## START
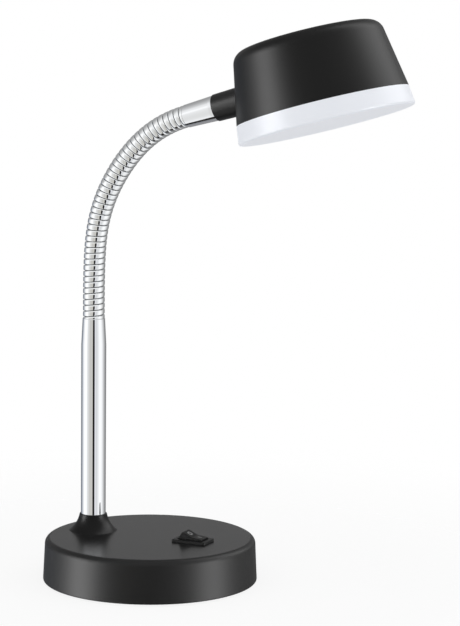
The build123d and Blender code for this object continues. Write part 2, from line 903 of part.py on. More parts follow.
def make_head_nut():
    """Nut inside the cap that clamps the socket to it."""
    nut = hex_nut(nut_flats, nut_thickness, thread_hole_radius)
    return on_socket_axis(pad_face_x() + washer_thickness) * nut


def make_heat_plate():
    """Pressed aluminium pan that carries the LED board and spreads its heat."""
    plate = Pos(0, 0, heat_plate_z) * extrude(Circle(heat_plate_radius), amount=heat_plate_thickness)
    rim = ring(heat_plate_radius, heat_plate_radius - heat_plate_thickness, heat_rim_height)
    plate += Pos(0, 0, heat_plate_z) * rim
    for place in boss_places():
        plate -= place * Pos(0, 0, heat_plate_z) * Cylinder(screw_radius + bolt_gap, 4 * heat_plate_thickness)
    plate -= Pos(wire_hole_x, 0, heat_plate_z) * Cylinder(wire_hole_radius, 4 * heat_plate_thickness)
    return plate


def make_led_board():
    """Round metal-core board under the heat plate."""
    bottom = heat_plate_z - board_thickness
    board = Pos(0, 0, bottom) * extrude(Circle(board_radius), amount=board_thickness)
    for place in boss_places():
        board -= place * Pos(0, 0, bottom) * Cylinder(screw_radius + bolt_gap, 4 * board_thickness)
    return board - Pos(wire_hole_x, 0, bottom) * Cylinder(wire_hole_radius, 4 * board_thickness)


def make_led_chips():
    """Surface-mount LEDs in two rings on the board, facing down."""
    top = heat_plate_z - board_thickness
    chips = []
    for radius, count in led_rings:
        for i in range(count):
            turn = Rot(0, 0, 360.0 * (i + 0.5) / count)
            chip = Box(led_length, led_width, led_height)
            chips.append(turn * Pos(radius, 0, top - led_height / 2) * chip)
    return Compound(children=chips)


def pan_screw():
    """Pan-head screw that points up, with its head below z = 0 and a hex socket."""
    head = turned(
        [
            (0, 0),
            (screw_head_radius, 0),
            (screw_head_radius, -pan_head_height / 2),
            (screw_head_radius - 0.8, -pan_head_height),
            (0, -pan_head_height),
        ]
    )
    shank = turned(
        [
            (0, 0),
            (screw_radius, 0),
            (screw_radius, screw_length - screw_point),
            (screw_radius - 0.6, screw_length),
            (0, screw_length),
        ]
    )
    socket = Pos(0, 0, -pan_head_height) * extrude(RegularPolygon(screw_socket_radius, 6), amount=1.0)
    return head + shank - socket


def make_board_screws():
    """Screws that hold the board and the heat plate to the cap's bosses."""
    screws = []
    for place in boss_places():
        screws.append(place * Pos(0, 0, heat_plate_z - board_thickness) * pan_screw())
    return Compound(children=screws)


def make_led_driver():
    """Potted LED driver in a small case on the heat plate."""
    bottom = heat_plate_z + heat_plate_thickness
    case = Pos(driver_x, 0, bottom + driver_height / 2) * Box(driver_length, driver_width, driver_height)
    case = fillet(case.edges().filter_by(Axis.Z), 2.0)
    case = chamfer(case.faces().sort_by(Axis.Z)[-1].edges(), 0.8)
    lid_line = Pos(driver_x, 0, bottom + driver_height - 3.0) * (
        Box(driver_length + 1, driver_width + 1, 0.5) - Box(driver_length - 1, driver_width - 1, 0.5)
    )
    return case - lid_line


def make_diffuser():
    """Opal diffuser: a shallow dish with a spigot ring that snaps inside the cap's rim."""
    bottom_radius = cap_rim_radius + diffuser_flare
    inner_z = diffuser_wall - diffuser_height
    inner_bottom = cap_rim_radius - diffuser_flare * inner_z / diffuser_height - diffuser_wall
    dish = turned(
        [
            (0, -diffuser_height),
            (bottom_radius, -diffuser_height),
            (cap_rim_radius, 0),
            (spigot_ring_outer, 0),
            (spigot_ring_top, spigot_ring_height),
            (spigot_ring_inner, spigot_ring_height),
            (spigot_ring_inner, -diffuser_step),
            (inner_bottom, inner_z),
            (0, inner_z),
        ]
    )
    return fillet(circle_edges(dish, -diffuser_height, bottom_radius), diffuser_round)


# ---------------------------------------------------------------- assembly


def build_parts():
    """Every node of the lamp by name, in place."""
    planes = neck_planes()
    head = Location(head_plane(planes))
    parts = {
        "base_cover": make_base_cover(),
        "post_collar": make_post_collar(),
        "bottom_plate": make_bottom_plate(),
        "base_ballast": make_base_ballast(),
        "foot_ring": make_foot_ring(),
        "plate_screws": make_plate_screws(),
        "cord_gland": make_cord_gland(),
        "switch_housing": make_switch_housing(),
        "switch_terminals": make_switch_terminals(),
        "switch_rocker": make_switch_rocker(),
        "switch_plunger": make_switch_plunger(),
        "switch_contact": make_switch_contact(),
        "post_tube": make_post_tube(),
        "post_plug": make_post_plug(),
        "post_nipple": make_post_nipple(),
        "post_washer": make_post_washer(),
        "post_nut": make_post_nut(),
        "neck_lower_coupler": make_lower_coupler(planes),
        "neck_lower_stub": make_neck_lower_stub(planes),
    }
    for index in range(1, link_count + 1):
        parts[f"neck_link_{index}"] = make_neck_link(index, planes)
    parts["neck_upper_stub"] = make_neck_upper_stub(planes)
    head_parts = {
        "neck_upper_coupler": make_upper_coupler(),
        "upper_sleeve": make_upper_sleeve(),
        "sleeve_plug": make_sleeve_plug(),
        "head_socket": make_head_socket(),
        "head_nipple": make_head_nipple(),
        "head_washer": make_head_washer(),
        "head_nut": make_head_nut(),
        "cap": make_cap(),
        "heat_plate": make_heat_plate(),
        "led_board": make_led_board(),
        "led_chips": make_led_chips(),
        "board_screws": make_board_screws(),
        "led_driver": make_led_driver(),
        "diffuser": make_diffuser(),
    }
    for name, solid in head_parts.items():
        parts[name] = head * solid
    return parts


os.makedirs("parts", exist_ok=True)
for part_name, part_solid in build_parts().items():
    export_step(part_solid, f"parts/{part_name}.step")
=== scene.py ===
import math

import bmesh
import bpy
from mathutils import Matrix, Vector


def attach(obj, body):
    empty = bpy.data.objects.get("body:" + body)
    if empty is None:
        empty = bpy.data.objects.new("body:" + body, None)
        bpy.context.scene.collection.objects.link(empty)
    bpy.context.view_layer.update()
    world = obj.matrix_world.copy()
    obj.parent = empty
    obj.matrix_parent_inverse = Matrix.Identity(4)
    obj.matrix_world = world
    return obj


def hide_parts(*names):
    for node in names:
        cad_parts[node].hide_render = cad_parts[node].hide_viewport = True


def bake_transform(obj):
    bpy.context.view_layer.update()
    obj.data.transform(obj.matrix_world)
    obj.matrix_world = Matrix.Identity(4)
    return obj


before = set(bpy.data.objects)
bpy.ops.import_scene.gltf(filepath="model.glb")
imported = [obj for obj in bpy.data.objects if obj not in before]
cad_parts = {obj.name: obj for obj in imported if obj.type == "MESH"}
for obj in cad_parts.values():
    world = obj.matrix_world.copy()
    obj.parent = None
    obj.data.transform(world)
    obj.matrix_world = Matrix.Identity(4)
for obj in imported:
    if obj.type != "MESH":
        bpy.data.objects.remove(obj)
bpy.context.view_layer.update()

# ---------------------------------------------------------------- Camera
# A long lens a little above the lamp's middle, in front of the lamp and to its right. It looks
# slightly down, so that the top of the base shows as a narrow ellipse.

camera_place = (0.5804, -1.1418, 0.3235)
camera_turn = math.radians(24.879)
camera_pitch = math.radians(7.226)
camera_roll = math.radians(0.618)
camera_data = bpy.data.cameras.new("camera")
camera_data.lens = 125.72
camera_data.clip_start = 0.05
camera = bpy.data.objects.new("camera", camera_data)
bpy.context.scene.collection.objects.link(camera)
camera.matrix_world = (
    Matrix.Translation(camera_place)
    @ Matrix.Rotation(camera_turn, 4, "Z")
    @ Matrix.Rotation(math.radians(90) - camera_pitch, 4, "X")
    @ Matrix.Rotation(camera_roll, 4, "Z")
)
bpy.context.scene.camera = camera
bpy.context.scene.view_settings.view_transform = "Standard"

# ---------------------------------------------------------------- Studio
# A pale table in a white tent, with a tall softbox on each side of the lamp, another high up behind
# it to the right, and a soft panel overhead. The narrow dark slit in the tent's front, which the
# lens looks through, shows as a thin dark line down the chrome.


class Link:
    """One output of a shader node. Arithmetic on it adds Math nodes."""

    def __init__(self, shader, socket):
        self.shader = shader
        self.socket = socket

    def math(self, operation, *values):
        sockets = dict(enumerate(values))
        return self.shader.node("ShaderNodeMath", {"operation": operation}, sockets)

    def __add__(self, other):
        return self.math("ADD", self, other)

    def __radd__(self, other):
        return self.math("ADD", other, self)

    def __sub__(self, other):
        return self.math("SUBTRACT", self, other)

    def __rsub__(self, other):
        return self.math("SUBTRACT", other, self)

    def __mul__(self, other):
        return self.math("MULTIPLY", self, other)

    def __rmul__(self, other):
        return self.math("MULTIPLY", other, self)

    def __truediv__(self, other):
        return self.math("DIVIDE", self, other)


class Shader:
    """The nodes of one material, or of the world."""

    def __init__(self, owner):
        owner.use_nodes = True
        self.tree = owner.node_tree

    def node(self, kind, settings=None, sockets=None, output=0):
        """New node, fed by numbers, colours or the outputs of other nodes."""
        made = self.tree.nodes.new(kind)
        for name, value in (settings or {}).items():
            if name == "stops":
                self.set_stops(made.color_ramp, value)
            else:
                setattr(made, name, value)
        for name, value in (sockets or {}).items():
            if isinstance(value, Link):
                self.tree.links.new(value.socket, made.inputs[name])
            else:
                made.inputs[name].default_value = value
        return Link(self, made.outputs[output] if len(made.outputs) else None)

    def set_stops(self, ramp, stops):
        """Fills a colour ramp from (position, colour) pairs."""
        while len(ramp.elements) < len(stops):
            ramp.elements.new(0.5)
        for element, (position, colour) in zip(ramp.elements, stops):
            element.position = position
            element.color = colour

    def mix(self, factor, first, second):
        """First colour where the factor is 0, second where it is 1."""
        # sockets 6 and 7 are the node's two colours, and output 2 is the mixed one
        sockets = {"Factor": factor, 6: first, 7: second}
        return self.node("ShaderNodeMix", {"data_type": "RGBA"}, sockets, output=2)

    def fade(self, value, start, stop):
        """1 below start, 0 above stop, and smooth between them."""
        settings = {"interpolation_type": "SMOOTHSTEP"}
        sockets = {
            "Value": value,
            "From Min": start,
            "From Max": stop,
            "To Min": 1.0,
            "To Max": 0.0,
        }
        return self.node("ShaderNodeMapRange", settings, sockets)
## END
Task instructions:
Start at the line with "return parts" and stop after the line with "cad_parts[node].hide_render = cad_parts[node].hide_viewport". Repeat exactly the lines in that range.

Response:
    return parts


os.makedirs("parts", exist_ok=True)
for part_name, part_solid in build_parts().items():
    export_step(part_solid, f"parts/{part_name}.step")
=== scene.py ===
import math

import bmesh
import bpy
from mathutils import Matrix, Vector


def attach(obj, body):
    empty = bpy.data.objects.get("body:" + body)
    if empty is None:
        empty = bpy.data.objects.new("body:" + body, None)
        bpy.context.scene.collection.objects.link(empty)
    bpy.context.view_layer.update()
    world = obj.matrix_world.copy()
    obj.parent = empty
    obj.matrix_parent_inverse = Matrix.Identity(4)
    obj.matrix_world = world
    return obj


def hide_parts(*names):
    for node in names:
        cad_parts[node].hide_render = cad_parts[node].hide_viewport = True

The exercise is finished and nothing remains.